* **The task**:
Search the material below for the word "this". Copy every line that has it.

(Records contained in a dataset)
──────
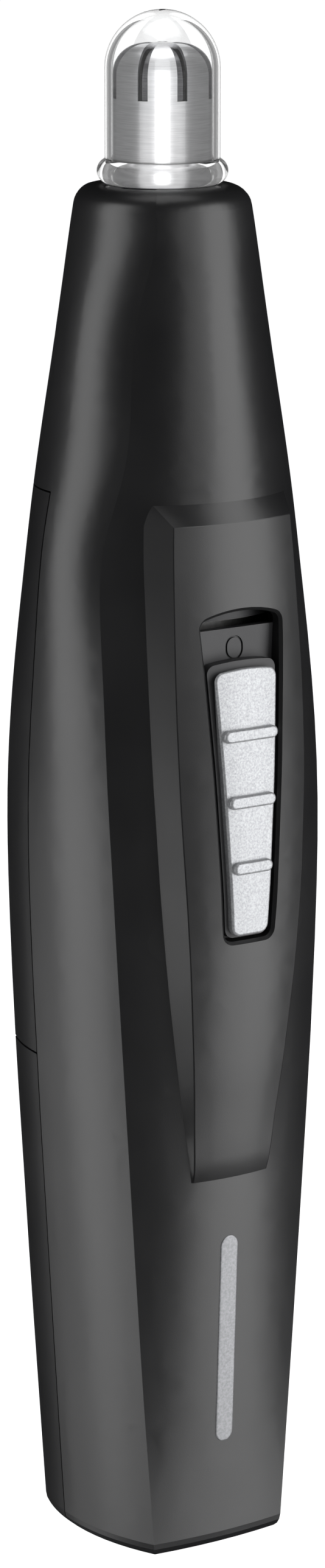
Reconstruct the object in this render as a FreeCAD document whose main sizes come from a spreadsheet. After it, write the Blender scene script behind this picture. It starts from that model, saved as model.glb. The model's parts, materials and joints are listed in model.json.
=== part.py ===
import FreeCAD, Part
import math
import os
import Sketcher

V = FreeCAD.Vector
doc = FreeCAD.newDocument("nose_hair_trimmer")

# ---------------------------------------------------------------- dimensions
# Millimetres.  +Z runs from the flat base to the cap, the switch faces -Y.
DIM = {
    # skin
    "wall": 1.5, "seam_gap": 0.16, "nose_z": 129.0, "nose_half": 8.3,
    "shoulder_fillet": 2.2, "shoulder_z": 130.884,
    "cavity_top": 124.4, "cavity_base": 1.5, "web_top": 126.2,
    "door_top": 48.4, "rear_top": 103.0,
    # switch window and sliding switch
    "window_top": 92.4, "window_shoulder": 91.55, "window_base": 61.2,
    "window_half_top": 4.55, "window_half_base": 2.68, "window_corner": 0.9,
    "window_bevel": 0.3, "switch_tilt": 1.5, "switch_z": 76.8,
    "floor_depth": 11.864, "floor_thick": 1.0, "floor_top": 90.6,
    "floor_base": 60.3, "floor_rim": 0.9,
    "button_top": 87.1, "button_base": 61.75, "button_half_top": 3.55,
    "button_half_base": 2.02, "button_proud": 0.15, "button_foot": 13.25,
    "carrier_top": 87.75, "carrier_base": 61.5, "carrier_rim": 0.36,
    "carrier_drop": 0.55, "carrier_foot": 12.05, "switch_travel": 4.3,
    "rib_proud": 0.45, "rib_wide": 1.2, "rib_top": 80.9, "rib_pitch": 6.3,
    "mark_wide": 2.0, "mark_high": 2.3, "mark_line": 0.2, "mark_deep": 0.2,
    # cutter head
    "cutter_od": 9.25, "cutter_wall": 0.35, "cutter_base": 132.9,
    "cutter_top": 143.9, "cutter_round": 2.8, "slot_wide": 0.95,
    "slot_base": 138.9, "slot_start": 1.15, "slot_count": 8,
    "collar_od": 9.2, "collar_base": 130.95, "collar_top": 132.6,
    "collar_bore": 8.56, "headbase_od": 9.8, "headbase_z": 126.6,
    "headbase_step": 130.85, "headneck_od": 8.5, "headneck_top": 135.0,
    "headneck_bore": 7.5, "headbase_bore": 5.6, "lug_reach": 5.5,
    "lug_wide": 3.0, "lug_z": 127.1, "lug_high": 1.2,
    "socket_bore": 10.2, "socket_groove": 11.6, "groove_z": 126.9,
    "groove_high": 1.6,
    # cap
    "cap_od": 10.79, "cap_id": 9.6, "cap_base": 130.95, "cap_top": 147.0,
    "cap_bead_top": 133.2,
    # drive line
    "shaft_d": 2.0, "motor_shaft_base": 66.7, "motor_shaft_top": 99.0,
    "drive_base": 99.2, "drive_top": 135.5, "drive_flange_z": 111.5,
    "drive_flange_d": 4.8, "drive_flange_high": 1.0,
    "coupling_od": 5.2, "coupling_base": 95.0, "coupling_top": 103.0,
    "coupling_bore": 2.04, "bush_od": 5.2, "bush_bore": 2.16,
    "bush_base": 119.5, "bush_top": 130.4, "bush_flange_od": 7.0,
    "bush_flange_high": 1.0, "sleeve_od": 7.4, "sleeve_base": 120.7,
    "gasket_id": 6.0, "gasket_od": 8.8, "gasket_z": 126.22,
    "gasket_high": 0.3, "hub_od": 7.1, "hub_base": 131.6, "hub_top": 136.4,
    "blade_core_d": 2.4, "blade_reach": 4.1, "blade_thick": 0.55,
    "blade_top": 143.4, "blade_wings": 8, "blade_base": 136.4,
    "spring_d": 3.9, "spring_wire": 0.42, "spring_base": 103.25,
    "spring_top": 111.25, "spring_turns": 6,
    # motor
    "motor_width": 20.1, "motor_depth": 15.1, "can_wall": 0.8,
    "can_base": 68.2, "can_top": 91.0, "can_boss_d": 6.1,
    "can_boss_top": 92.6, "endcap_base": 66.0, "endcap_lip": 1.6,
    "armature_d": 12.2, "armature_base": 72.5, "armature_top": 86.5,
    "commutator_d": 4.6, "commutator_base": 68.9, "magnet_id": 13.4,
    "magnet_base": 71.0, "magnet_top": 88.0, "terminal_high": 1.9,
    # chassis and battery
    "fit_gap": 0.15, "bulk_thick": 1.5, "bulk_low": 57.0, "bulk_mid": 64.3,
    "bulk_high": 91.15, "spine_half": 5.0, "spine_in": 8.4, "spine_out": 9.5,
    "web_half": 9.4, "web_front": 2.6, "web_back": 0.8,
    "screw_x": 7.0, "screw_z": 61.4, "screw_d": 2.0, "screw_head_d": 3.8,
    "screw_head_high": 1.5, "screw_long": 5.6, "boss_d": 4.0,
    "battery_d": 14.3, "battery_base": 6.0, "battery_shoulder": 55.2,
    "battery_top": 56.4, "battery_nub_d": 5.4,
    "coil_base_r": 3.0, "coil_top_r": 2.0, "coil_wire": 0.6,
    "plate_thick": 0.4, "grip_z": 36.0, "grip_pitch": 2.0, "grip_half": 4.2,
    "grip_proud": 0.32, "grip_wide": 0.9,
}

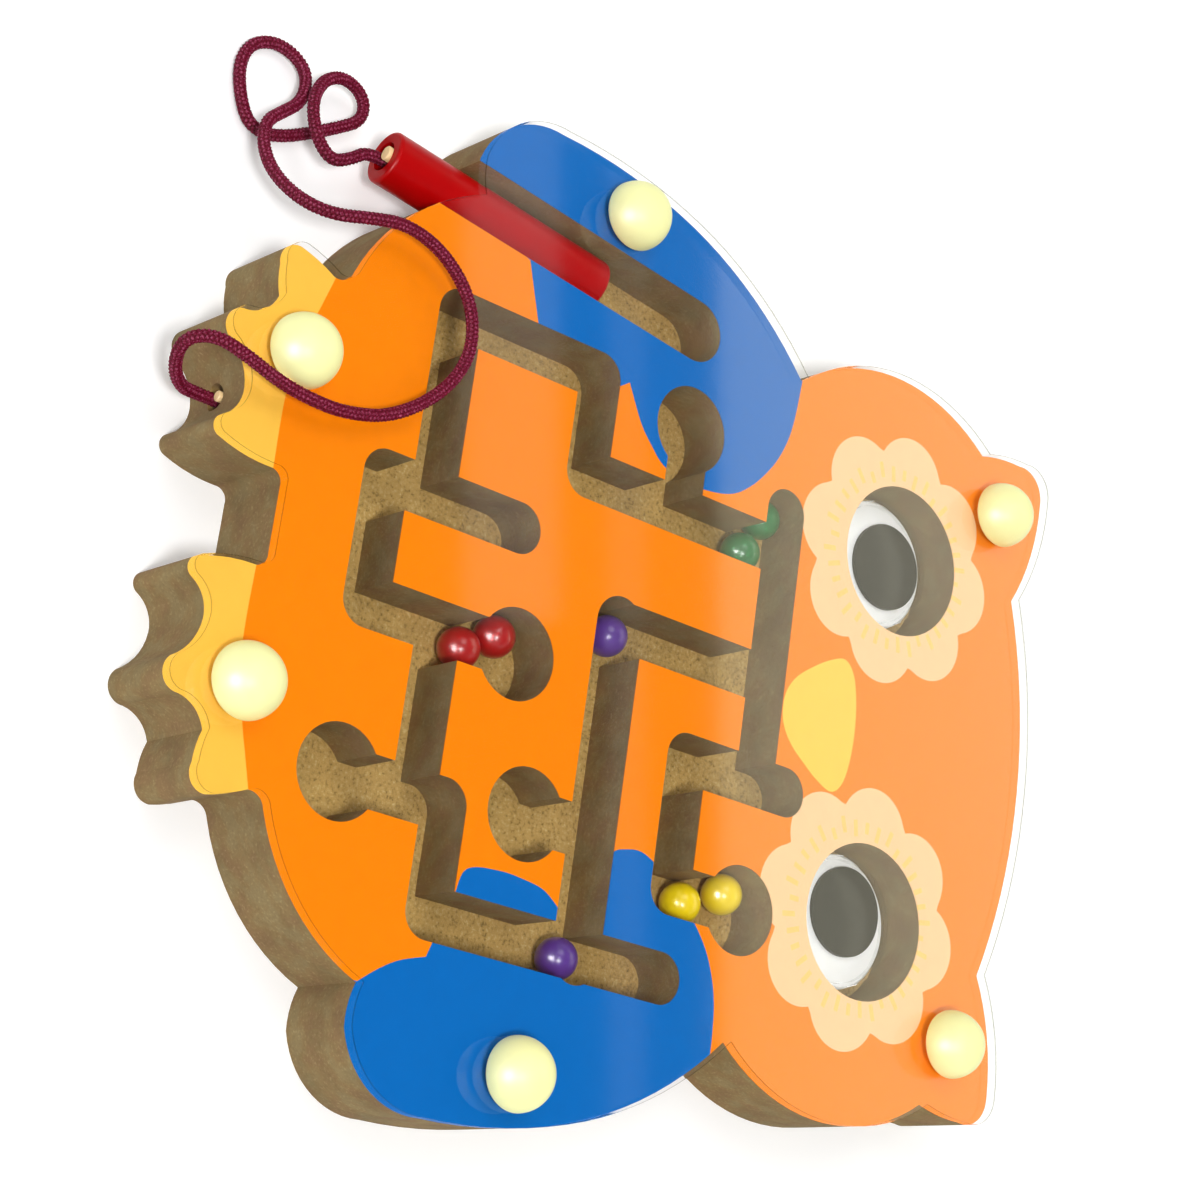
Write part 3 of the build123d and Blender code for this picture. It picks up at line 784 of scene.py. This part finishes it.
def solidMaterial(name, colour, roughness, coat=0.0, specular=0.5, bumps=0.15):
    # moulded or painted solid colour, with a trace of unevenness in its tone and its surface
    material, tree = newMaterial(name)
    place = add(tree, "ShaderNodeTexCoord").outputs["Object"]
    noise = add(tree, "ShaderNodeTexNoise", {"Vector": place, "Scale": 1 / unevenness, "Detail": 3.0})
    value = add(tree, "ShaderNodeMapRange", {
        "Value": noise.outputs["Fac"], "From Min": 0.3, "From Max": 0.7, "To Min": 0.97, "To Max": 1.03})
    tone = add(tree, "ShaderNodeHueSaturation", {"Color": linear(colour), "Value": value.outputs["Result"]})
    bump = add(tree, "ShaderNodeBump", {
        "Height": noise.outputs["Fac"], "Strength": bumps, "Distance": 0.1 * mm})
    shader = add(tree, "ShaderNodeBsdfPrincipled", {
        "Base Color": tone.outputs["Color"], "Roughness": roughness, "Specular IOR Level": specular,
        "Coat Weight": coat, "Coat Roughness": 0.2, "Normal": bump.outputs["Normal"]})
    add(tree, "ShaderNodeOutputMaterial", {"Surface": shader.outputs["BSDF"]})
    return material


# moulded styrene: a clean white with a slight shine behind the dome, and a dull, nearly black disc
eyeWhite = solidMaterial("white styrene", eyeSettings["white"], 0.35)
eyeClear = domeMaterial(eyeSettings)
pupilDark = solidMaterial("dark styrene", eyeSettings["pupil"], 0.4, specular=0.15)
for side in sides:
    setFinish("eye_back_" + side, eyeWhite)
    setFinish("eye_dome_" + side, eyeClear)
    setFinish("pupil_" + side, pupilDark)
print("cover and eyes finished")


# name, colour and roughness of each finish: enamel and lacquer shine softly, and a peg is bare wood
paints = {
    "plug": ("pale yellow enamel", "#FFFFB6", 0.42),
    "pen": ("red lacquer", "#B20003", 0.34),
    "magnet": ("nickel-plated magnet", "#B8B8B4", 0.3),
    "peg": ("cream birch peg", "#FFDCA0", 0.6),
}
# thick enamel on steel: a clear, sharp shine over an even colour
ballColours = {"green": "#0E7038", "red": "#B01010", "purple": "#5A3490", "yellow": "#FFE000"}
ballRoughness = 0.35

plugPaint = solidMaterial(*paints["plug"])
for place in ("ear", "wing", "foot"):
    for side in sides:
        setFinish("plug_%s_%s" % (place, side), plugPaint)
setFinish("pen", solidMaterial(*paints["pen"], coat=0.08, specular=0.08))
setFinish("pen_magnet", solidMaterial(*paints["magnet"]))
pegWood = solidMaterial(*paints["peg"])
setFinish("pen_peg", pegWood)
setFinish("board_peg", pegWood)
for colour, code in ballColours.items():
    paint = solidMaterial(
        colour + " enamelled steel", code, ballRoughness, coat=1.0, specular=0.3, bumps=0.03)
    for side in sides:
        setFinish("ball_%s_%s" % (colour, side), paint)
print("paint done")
──────
* **Final result**:
Reconstruct the object in this render as a FreeCAD document whose main sizes come from a spreadsheet. After it, write the Blender scene script behind this picture. It starts from that model, saved as model.glb. The model's parts, materials and joints are listed in model.json.
Write part 3 of the build123d and Blender code for this picture. It picks up at line 784 of scene.py. This part finishes it.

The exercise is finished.